Im Interview mit dem medien­po­li­ti­schen Magazin Promedia (August-Ausgabe) spricht Kultur­staats­mi­nister Bernd Neumann über seinen Einsatz für ein Staatsziel Kultur, den Konflikt um die FFA-Finan­zierung, Kinodi­gi­ta­li­sie­rungs­hilfen, Antipi­ra­te­rie­stra­tegien und die nächste Wahlpe­riode. Zwar habe sich noch nicht dazu geäußert, ob er gegebe­nen­falls in der nächsten Regierung das Amt des Kultur­staats­mi­nisters wieder ausüben will, er erklärt aber, dass ihm „die Aufgabe des Staats­mi­nisters für Kultur und Medien viel Spaß und Freude macht“.

Der Beitrag im Wortlaut:

  • Bernd Neumann tritt weiter für das Staatsziel „Kultur“ im Grund­gesetz ein
  • Kultur­staats­mi­nister erwartet nach Kompro­miss­vor­schlag Lösung des Konfliktes mit Kinobe­treibern
  • Neben der FFA sollen auch der Bund und die Länder die Digita­li­sierung der Kinos finan­ziell unter­stützen

 „Ich selbst verstehe mich mehr als Moderator“

Als Bernd Neumann (CDU) 2005 das Amt des Kultur­staats­mi­nisters von Christina Weiss übernahm, waren wichtige Probleme im Bereich der Filmför­derung und der Medien ungelöst: Der Filmpro­duk­ti­ons­standort Deutschland verlor gegenüber der inter­na­tio­nalen Konkurrenz zunehmend an Boden, mit großzü­gigen finan­zi­ellen Subven­tionen wurden Filmpro­du­zenten nach England, Ungarn, Tsche­chien oder Kanada gelockt. Deutsche Produ­zenten waren durch zahlreiche gesetz­liche Regelungen benach­teiligt. Zudem musste das Filmför­der­gesetz an die verän­derte Rezep­ti­ons­be­din­gungen für Filme angepasst werden und die Digita­li­sierung der Kinos stand auf der Tages­ordnung. Ungeklärte Urheber­rechts­fragen belas­teten die Kreativen und mit dem 2. Korb des Urheber­rechts drohte eine teilweise Enteignung im Internet. Vor großen Heraus­for­de­rungen stand auch die Deutsche Welle, deren Etat seit Jahren rückläufig war und die ihre Aufgabe und ihr Profil neu definieren musste.
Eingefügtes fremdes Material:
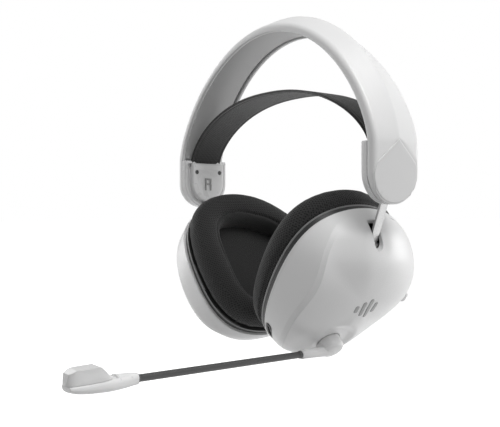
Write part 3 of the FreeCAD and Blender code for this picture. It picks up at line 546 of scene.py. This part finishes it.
def dome_profile():
    """Rings of the visible dome, from the seam to the middle of its face."""
    shares = np.concatenate([np.linspace(0, 0.9, 120)[:-1], 1 - 0.1 * (1 - np.linspace(0, 1, 120)) ** 3])
    shares[-1] = 1 - 1e-9
    table = np.array([dome_ring(s) for s in shares])
    wall_steps = 1 - (1 - np.linspace(0, 1, WALL_POINTS)) ** 1.5
    bevel_steps = np.linspace(0, 1, BEVEL_POINTS)
    face_steps = np.linspace(0, 1, FACE_POINTS) ** 1.15
    columns = []
    for i in range(ROUND):
        path = table[:, i]
        along = np.concatenate([[0], np.cumsum(np.linalg.norm(np.diff(path, axis=0), axis=1))])

        def at(distance):
            return np.array([np.interp(distance, along, path[:, k]) for k in range(3)]).T
        crease = np.interp(CREASE[i], path[:, 0], along)
        shoulder = crease + BEVEL
        strength = CREASE_STRENGTH[i]
        foot, low, high = at(0), at(crease), at(shoulder)
        wall = at(wall_steps * crease)
        flat = foot + (low - foot) * wall_steps[:, None]
        wall = wall + (flat - wall) * STRAIGHTENED * strength
        bevel = low + (high - low) * bevel_steps[:, None]
        bevel = bevel + (at(crease + BEVEL * bevel_steps) - bevel) * (1 - strength)
        reach = np.linalg.norm(path[:, 1:] - FACE_MIDDLE[1:], axis=1)
        edge_reach = np.linalg.norm(high[1:] - FACE_MIDDLE[1:])
        wanted = (1 - face_steps) * edge_reach
        spot = np.interp(-wanted, -reach, along)
        face = at(spot)
        direction = (high[1:] - FACE_MIDDLE[1:]) / edge_reach
        face[:, 1:] = FACE_MIDDLE[1:] + direction * wanted[:, None]
        gentle = DOME_HEIGHT - (DOME_HEIGHT - high[0]) * (1 - face_steps) ** 2.2
        face[:, 0] += (gentle - face[:, 0]) * FACE_FLAT[i]
        columns.append(np.concatenate([wall, bevel[1:], face[1:]]))
    return np.array(columns).transpose(1, 0, 2)


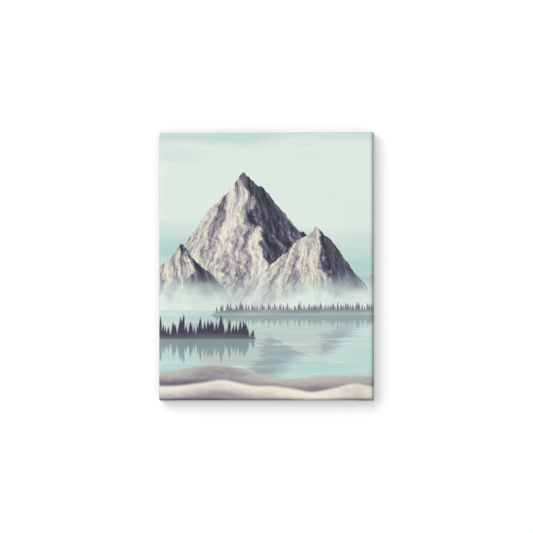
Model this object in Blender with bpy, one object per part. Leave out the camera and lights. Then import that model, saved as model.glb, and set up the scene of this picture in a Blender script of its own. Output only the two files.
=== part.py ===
"""A stretched canvas print: a printed cloth wrapped round a mitred pine frame, to hang on a wall.

Metres, +Z up. The print faces -Y, and the wall is the plane y = 0. The origin is the point on
the wall where its nail meets the middle notch of the hanger.
"""

import math

import bmesh
import bpy

# Driving dimensions: a 16 x 20 in frame of bars 1.5 in deep.
FRAME_WIDTH = 0.4064
FRAME_HEIGHT = 0.5080
BAR_DEPTH = 0.0381
BAR_WIDTH = 0.0381
CLOTH_THICKNESS = 0.0005
FLAP_WIDTH = 0.026  # cloth turned onto the back of the bars
ORIGIN_BELOW_TOP = 0.018  # from the frame's top edge down to the hanger's notch
TOUCH_GAP = 0.0003  # between pieces that touch

# Stretcher bars.
BEAD_RADIUS = 0.006  # rounded outer front edge that carries the cloth
FACE_FALL = 0.004  # how far the front face falls back from the bead, clear of the cloth
ARRIS = 0.0008  # broken edges
TONGUE_THICKNESS = 0.012
TONGUE_SHY = 0.0005  # the tongue stops this far inside the bars' faces

# Wall side: the pads are the pieces that touch the wall.
BUMPER_RADIUS = 0.006
BUMPER_HEIGHT = 0.003
BUMPER_SHOULDER = 0.0015
BUMPER_FROM_SIDE = 0.062
BUMPER_FROM_BOTTOM = 0.013

# Folded corners: two more layers of cloth on the top and bottom sides and on the flap.
FOLD_THICKNESS = 2 * CLOTH_THICKNESS
FOLD_OVERLAP = 0.0002

# Staples, of flat wire.
STAPLE_CROWN = 0.0106
STAPLE_LEG = 0.008
WIRE_THICKNESS = 0.0006
WIRE_WIDTH = 0.0012
WIRE_BEND = 0.0009  # outer radius where the crown turns into a leg
STAPLE_FROM_EDGE = 0.014
END_STAPLES_AT = (0.036, 0.081, 0.126)  # along the top and bottom bars, each way from the middle
SIDE_STAPLES_AT = (0.0, 0.047, 0.094, 0.141, 0.188)  # along the side bars, each way
CORNER_STAPLE_FROM_CORNER = (0.022, 0.012)  # along the end bar, and in from its edge

# Sawtooth hanger and its nails.
HANGER_LENGTH = 0.046
HANGER_HEIGHT = 0.0105
HANGER_SHEET = 0.0008
HANGER_LIFT = 0.0018  # the toothed middle stands off the cloth, for the wall's nail head
HANGER_TAB = 0.0085  # flat end that a nail goes through
HANGER_RAMP = 0.002
TEETH = 11
TOOTH_DEPTH = 0.0018
NAIL_SHANK_RADIUS = 0.0008
NAIL_TIP_RADIUS = 0.00015
NAIL_HEAD_RADIUS = 0.002
NAIL_CROWN_RADIUS = 0.0014  # flat top of the head, inside its bevel
NAIL_HEAD_HEIGHT = 0.0007
NAIL_LENGTH = 0.015
NAIL_POINT = 0.002

ARC_STEPS = 8
BEND_STEPS = 4  # a tight bend
ROUND_STEPS = 24
NAIL_STEPS = 16
SMOOTH_ANGLE = math.radians(30)
PAST = 0.002  # how far a cutter runs past what it cuts

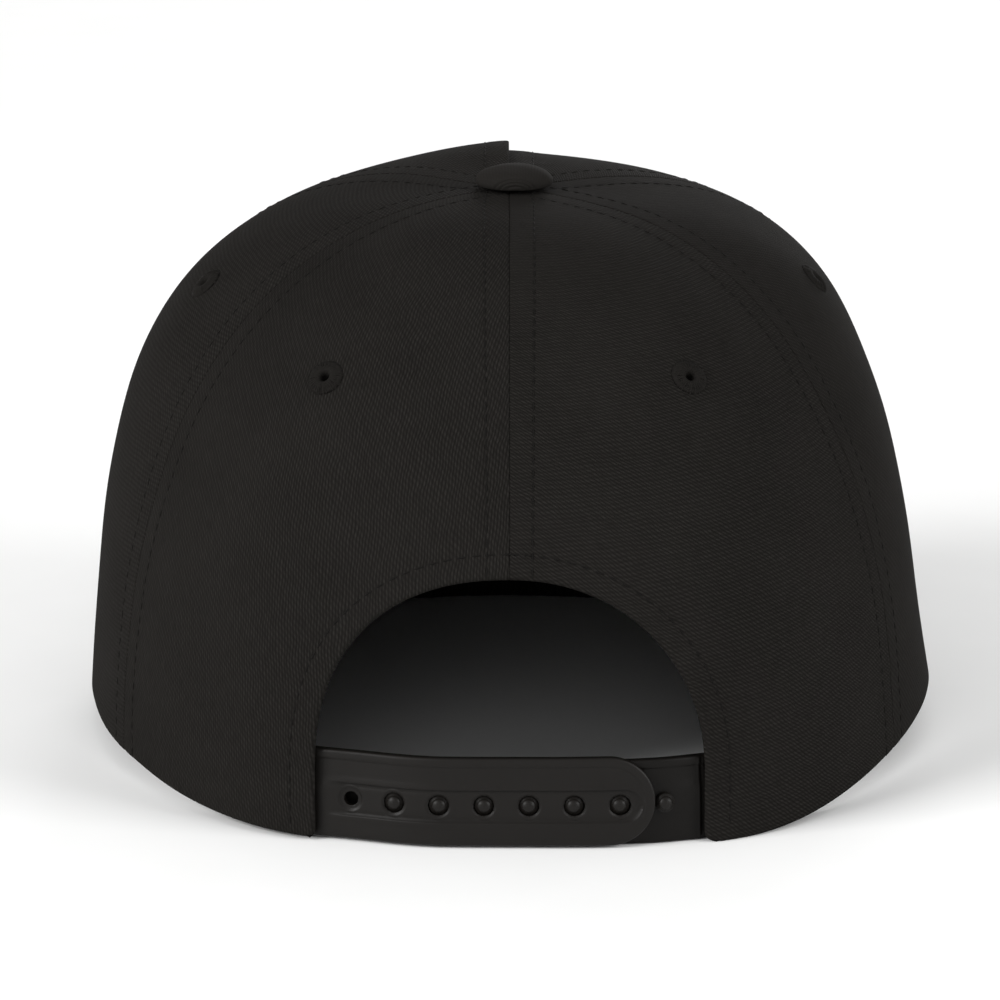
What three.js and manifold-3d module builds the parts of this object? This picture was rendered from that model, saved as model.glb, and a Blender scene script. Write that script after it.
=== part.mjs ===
import * as THREE from 'three';
import { mergeVertices } from 'three/addons/utils/BufferGeometryUtils.js';
import Module from 'manifold-3d';

// A six-panel flat bill cap standing on its rim and bill, in millimetres and degrees, +Z up.
// The back with its strap faces -Y, the bill points to +Y, and the wearer's left is -X.
// Azimuth turns about the button's axis from the back (0) through +X (90) to the front (180).

const GAP = 0.3;             // between neighbouring pieces
const CLOTH = 2;             // crown wall: twill, backing and seam tape

// Crown
const CROWN_HEIGHT = 119;    // seat of the button above the surface that the cap stands on
const PANEL_ANGLE = 60;
const PANEL_COLUMNS = 10;
const PANEL_ROWS = 14;
const ROW_CROWDING = 0.55;   // rows lie closer together towards the rim and the button
const FRONT_STEP = { rise: 2.2, spread: 28 };   // left front panel stands over the right one at their seam
const SEAT_SHARE = 0.17;     // share of the radius that stays level under the button

// Upright sections through the crown, evenly spaced in azimuth: radius and height of the rim,
// fullness of the wall and of the top, rise of the crest on the way to the button, and how far
// the wall is drawn in at half height.
const SECTIONS = [
  { azimuth: 0, radius: 97.5, rim: 0.5, wall: 2.6, top: 2.2, crest: 0, waist: 0 },
  { azimuth: 30, radius: 102.5, rim: 0, wall: 2.5, top: 2.2, crest: 0, waist: 1 },
  { azimuth: 60, radius: 95.5, rim: 5.5, wall: 2.4, top: 2.5, crest: 0, waist: 2 },
  { azimuth: 90, radius: 93.8, rim: 9.5, wall: 2.3, top: 4.2, crest: 0.2, waist: 6 },
  { azimuth: 120, radius: 93, rim: 4.5, wall: 2.7, top: 4.5, crest: 1, waist: 3.5 },
  { azimuth: 150, radius: 93, rim: 3.7, wall: 2.9, top: 3.2, crest: 2.8, waist: 0.5 },
  { azimuth: 180, radius: 93, rim: 3.7, wall: 3, top: 3, crest: 3.2, waist: 0 },
  { azimuth: 210, radius: 93, rim: 3.7, wall: 2.9, top: 3.2, crest: 3.2, waist: 0 },
  { azimuth: 240, radius: 93, rim: 4.3, wall: 2.7, top: 3.8, crest: 1.7, waist: 1 },
  { azimuth: 270, radius: 93, rim: 7.5, wall: 2.4, top: 3.7, crest: 0.3, waist: 3 },
  { azimuth: 300, radius: 95.5, rim: 5, wall: 2.4, top: 2.4, crest: 0, waist: 0.5 },
  { azimuth: 330, radius: 101.5, rim: 1, wall: 2.5, top: 2.2, crest: 0, waist: 0 },
];

// Hollows pressed into the standing crown: centre, how far they spread round and up, and depth.
const DENTS = [
  { azimuth: 95, height: 88, spread: 36, tall: 26, depth: 3 },
];

// Stitched air holes, one to a panel; climb is 0 at the rim and 90 at the button.
const EYELETS = [
  { panel: 'rear_left', azimuth: 328.4, climb: 48.2 },
  { panel: 'rear_right', azimuth: 30.9, climb: 48.5 },
  { panel: 'side_left', azimuth: 278.3, climb: 46.5 },
  { panel: 'side_right', azimuth: 87.3, climb: 42 },
  { panel: 'front_left', azimuth: 210, climb: 46 },
  { panel: 'front_right', azimuth: 150, climb: 46 },
];
const EYELET = { radius: 4.1, collar: 1.9, bore: 1.1, proud: 0.8, round: 0.5 };
const EYELET_SIDES = 14;

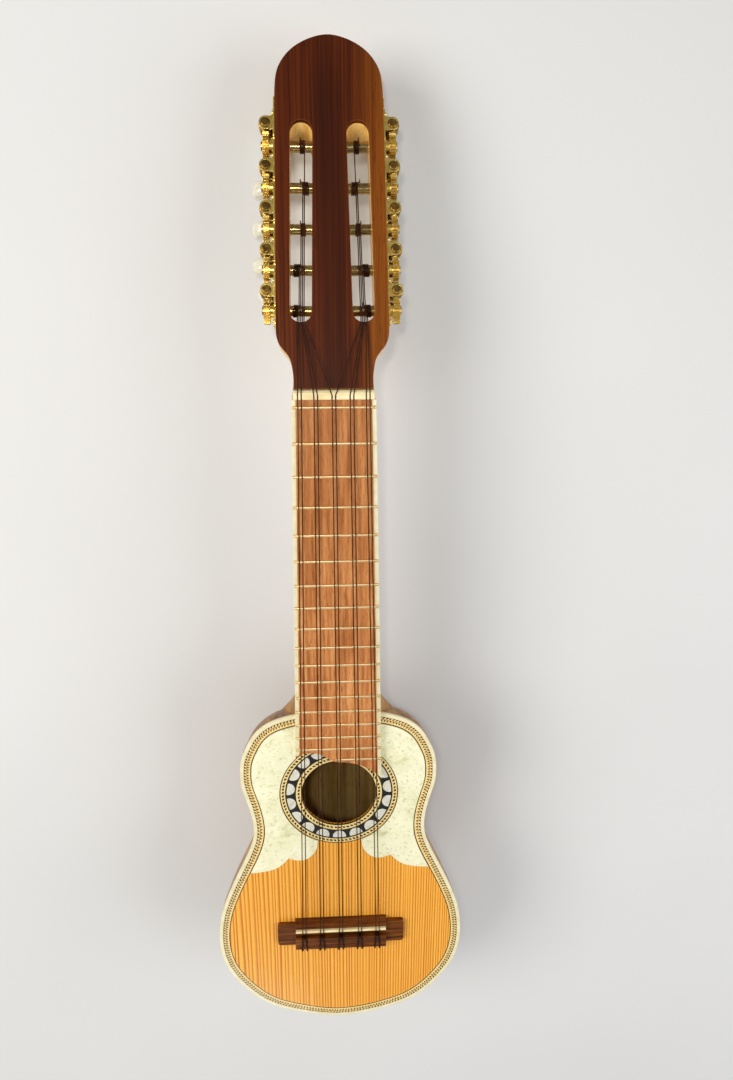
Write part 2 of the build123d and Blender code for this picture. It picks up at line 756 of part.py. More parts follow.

Die deutsche Filmwirt­schaft ist trotz der Krise in guter Verfassung und die Deutsche Welle ist, auch Dank eines erhöhten Etats, heute in der Lage, auf den globalen Umbruch der Medien­re­zeption zu reagieren.

Der Markt­anteil des deutschen Films ist gestiegen, auch Dank des Deutschen Filmför­der­fonds, durch den von 2006 – 2009 180 Millionen Euro in die deutsche Filmwirt­schaft fließen, und für die nächsten drei Jahre ist noch einmal das gleiche Volumen zugesi­chert. Schwie­riger als gedacht erwies sich die Novel­lierung des Filmför­der­ge­setzes (FFG), weil ein Teil der Kinobe­treiber mit der jetzigen Einzahlung in den „Fördertopf“ nicht einver­standen sind. Mancher sah bereits die Filmför­derung des Bundes gefährdet. In einem promedia-Gespräch zeigt sich der Kultur­staat­mi­nister aber optimis­tisch, dass auch dieser Konflikt gelöst und das FFG Bestand haben wird. Man müsse, so Neumann, den Konflikte möglichst rational bearbeiten und „dazu gehört, dass wir das tun, was nötig ist, um den Bedenken des Bundes­ver­wal­tungs­ge­richts gerecht zu werden und den Klagen und Beschwerden einiger Kinoketten die Grundlage zu entziehen. Das alles soll in einem Gesamt­paket, in das auch die Diskussion über die Abgabenhöhe einbe­zogen wird, erledigt werden.“

promedia: Herr Neumann, Ihre Arbeit als Kultur­staats­mi­nister wird inzwi­schen auch von vielen Feuil­le­to­nisten gelobt, die Ihren Amtsan­tritt anfangs skeptisch begleitet haben. Warum konnten Sie als Kultur­staats­mi­nister nicht Ihre Fraktion überzeugen, für ein Staatsziel Kultur im Grund­gesetz zu plädieren?
Neumann: Bei der Entscheidung hat sich wohl ein Argument durch­ge­setzt, das sich aller­dings nicht gegen den Stellenwert der Kultur richtet: Eine Mehrzahl der Kolle­ginnen und Kollegen stand generell der Aufnahme von Staats­zielen in die Verfassung skeptisch gegenüber. Denn es wurde ja auch gefordert, den Sport und die Nachhal­tigkeit als Staats­ziele aufzu­nehmen.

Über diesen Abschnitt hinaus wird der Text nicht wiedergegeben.